Vilius Lukauskas reads (Head of Global Service Centre Administration)


I don't read books as often as I would like. Nevertheless, I do believe that finding time to sit down and open the book is important to alter our daily pace of constant "scrolling", reading articles and taking in of day-to-day information.

Laurent Gounelle: “God Always Travels Incognito“. This book takes the reader to Paris during the summer time. The author makes the reader to think about what can encourage us to overcome our fears, how to start to love life again and how to discover the meaning of life.


Karolina Adelbergytė reads (Data Scientist)


Tom Goodwin: “Digital Darwinism: Survival of the Fittest in the Age of Business Disruption“. In this book the author shares insights into the future of technology, analyses the behaviour of society and presents lessons learned from the past to help understand how business should adapt in the world of technology, as well as what should we value and what is the least important.

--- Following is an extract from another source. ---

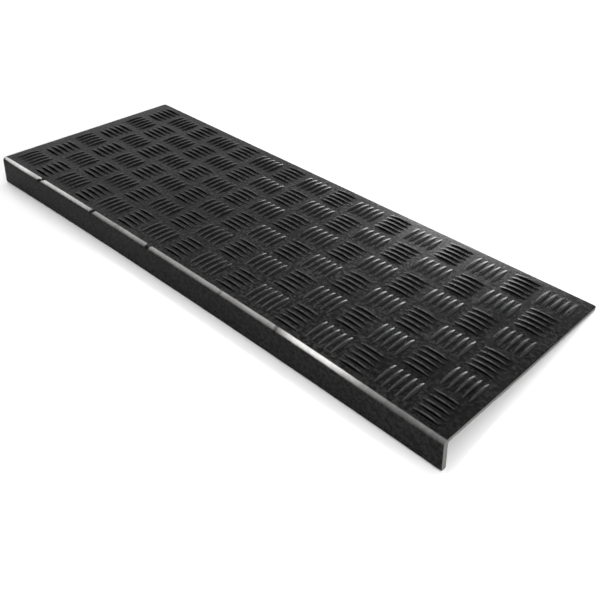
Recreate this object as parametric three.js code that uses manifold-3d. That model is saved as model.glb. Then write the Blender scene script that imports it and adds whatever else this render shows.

Michio Kaku: “The Future of the Mind“. One of the most famous futurists of this time skilfully shows that innovations such as recording of memories, telepathy, filming of dreams, control of thoughts, telekinesis and other recent scientific discoveries will become reality in the near future.


Cal Newport: “Deep Work: Rules for Focused Success in a Distracted World“. This book tells how people in the world of modern technology find it harder to maintain concentration. For those looking for a solution, the author – based on scientific research – presents ways to teach the brain to concentrate again and not give our attention to the devices that distract us.